Day two closed with a fascinating presentation from Lernert & Sander, two dutch artists who began by collaborating on art projects and eventually formed a partnership providing 'communicative works, that takes little note of the existing border between contemporary art and commercial projects'. Their works, often humorous have featured across various media and clients including Selfridges where everyday lifestyle objects on high heels formed window displays to very funny music videos for various dutch bands.

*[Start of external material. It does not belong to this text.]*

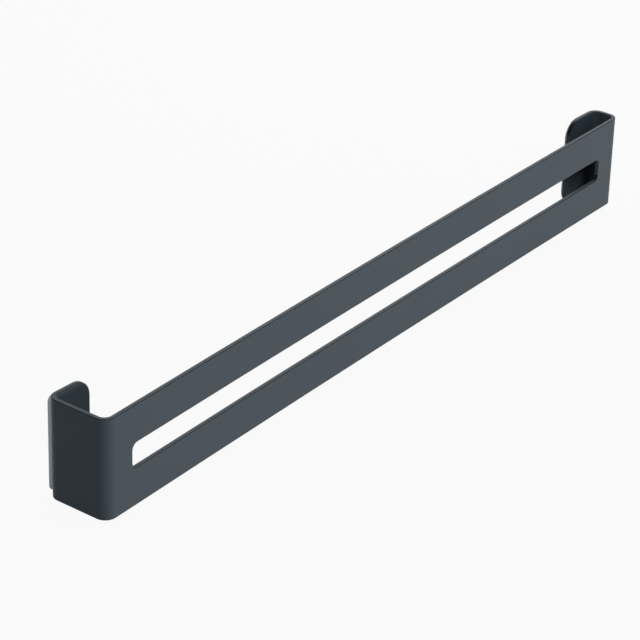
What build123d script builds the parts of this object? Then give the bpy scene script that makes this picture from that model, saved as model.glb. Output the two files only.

Finally, Joel Baumann's talk was the standout presentation of day three. Co-founder of the famous Tomato Interactive new-media collective and now Professor for New Media at the art school Kassel in Germany, Joel talked briefly about his experiences at Tomato Interactive and with Antirom, another new-media collective. He spoke about how important it is to stay agile in a hugely fast-paced industry citing that 'the more speed we pick up, the faster we move - the less freedom we have' which inevitably restricts your momentum forcing you down a path you may not always wish to take. A common thread that often appeared throughout the talks was that of collaboration and Joel spoke about his more recent projects with a group of his students going under the collective name Nnfenren. One project in particular was NOOG, an online collectors album that allowed people to collect totally virtual collectables in the form of 3D fractals - NOOG's. A seemingly nonsensical project, it takes an amusing view on our inherent nature of collecting and completing and our short-lived fascination with augmented reality but more importantly it seems to explore the art of doing something purely for the sake of doing it and to see what the results are.
The three-day event was a refreshing change to the everyday routine you can inevitably find yourself in and provided a change in perspective and a massive insight into how other people work and create great things! Without a doubt I’d recommend this conference to anyone working in the creative industry regardless of discipline as there is always something relevant to see or hear as well as being amongst and meeting like-minded people who are always up for a chat!